User-Agent: Gnus/5.11 (Gnus v5.11) Emacs/22.4 (gnu/linux)
Cancel-Lock: sha1:Fb6XBJ3Hbiqh73khSUjIdWHbE1U= sha1:dysBEVd40MPJ6jHaqGGFrs5F/dk=
Xref: csiph.com comp.programming:16153
Tim Rentsch writes:
> Ben Bacarisse writes:
>
>> Tim Rentsch writes:
[pulled up from further on in the responded-to posting]
> [By "conventional average" I mean a time/direction A such that]
>
> A that minimizes { Sum_{i=1,n} difference(A, t(i))^2 }
>
> where 'difference' means the shorter arc length.
[...]
>>> The "conventional average" metric can be calculated in O(n*n).
>>
>> By which I presume you mean and /not/ in O(n). (Big O is just an
>> upper bound.)
>
> What I mean is I have an algorithm that runs in time proportional
> to n*n. I suspect that there is an algorithm with better big-O
> behavior (probably O( n * log n )), but I don't actually have one
> to show, so I simply gave the best big-O result that I knew.

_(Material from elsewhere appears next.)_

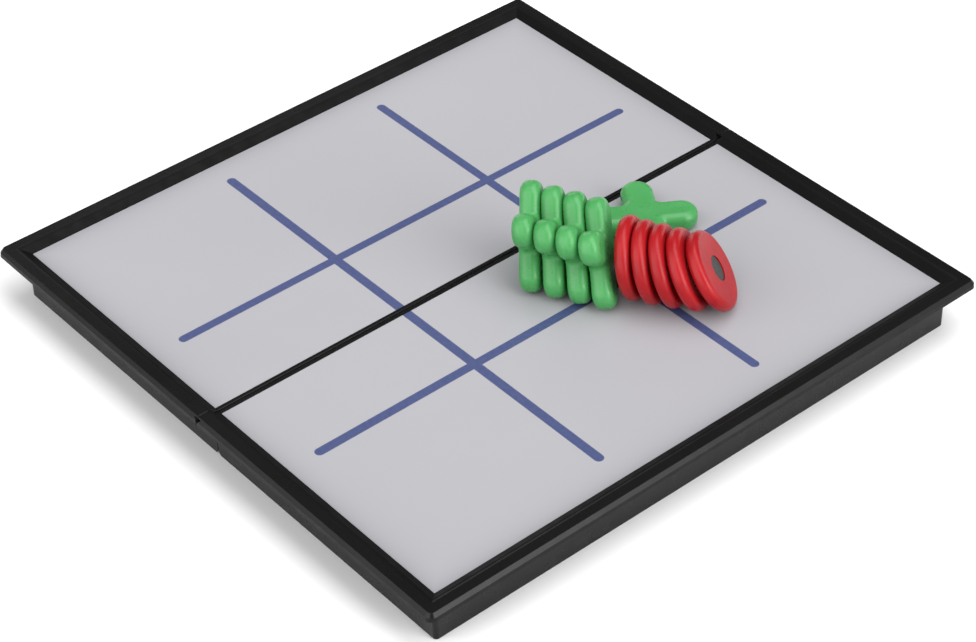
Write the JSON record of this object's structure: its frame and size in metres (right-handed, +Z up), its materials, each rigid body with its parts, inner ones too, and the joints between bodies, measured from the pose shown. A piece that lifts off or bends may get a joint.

After some further thought I have convinced myself that there is
indeed an algorithm that is O( n * log n ). The idea isn't that
complicated, but it's tedious, so I haven't actually implemented
it. Perhaps someone will be interested to take that as a challenge
problem.
And who knows, maybe there is an algorithm with even better big-O
performance. At least for now that's above my pay grade.